We called these “updating sessions” and we devote quite a bit of time to them. Luckily we found in foreign markets, especially Japan from the early 2000s onwards, the sensibilities for natural wines that were lacking in Italy and have begun to develop in recent years. This gave us hope and allowed us to turn the winery into our full time job.

Another classic question: is natural wine a fad or is it here to stay?

It’s undeniable that now natural wine is fashionable, and “hipsterism” does exist. That said, if among the growing number of people that approach natural wine even a few become passionate and appreciate the pleasure that these wines can give, these would be the same people that will contribute to building a more concrete and healthy drinking culture.

Likewise, I’ve never really shared the hysteria that at times can be seen among “early adopters” directed at the masses approaching this world. What anecdote would you single out as more illuminating along this journey?

In 2004 the revered food and wine writer Luigi Veronelli wrote this in his bi-monthly magazine about one of our Aglianico: “This is such an amazing wine that it reminds me of the concept of ‘moelleux’, the quality attributed to the greatest of French wines, which unites on the palate majestic substance and suave elegance”.

I cannot describe the strength we derived from the encouragement of a luminary of this stature. To this day this anecdote fills us with pure energy. The stories are endless: our natural wine journey allowed us to meet so many extraordinary vignerons such as Lino Maga, De Bartoli, Lorenzo Corino, Pino Ratti, Andrea Zanfei, Giuseppe Rinaldi, Antoine Arena, Marc Angeli, Oliver Cousin… As well as scores of passionate drinkers.

We travelled far and wide, often to Japan, where our importer Vinaiota, who has since become a dear friend, always gave us tremendous support. Important lifelong friendships were born, such as that with the wine writer Giovanni Bietti. We spent time with Lambrusco legend Vittorio Graziano, now pushing 70 plus, recounting stories of his colourful and still active love life.

Our job filled our lives with unending culture and richness, as well as social and family significance. We are super motivated to continue on this path for as long as we possibly can and maybe one day it will be some young vignerons that will visit us and touch our hearts.

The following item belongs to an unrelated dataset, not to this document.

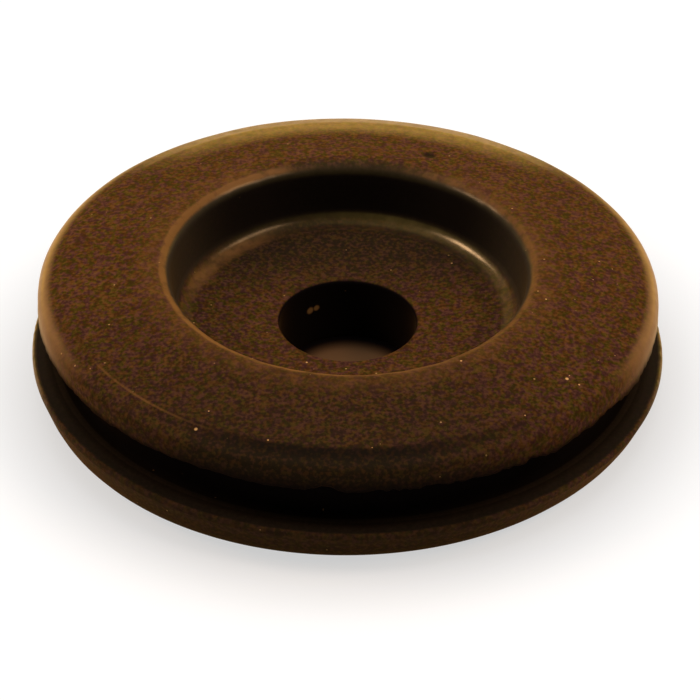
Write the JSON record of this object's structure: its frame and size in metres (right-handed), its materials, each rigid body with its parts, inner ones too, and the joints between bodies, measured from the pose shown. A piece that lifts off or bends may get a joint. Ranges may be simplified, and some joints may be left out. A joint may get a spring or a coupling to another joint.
{
  "type": "rubber grommet",
  "caption": "Moulded rubber panel grommet: a top flange with a round recess, a panel groove, a rounded lower flange and a straight cable hole.",
  "frame": {"origin": "centre of the base, on the surface that the grommet stands on", "axes": "+Z is the axis of the cable hole and of the whole body, out of the recess"},
  "size_m": [0.05, 0.05, 0.0112],
  "materials": {
    "rubber": "satin moulded black rubber, warm brown-black"
  },
  "bodies": {
    "root": {"grommet": "rubber"}
  },
  "joints": []
}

You don't add SO2. How did you come to this decision and why?

We’ve completely abandoned using any SO2 with the 2006 vintage. Before that, we used a tiny amount at bottling but, looking at the lab results that we need for export, we discovered that the amount was so ridiculously small that it provided no protection or additional stability. So it was an easy choice to stop using it altogether.

I think that it’s becoming more and more common knowledge that wines with no added SO2 is much easier to pair with food, more alive and vibrant on the palate, it evolves in the glass, it’s more exciting, and it just makes you want to drink bucketfuls. Needless to say, we’re talking about a well-made wine, with the grapes being harvested ripe, at the right moment depending on the vintage, and well-interpreted when transforming it into wine.

How do you see the future for natural wine and the natural wine movement? Especially in the wake of the legislation that passed in France recently and of the push of some associations to establish a Europe-wide legal recognition.

We like to challenge ourselves and never establish any limits. We continuously have young interns working with us and bringing new and fresh ideas, basically, anything can happen here. Insofar as the future of natural wine, we do hope that there won’t be any more need for the adjective “natural”. This would become the only wine and the others will be classified as only alcoholic drinks. We realise this is a utopian hope but we like to live in a utopian climate, and we’d like to quote a dear friend no longer with us: “it’s industrial wine that should be certified as such, not the small artisan winemaker!”

This should emphasize again a fundamental concept that angers some natural winemakers: we are against legal certifications. The vigneron doesn’t need such guarantees, he or she is unique and one of a kind. This originality can never be appropriated by the giants of industrial wine!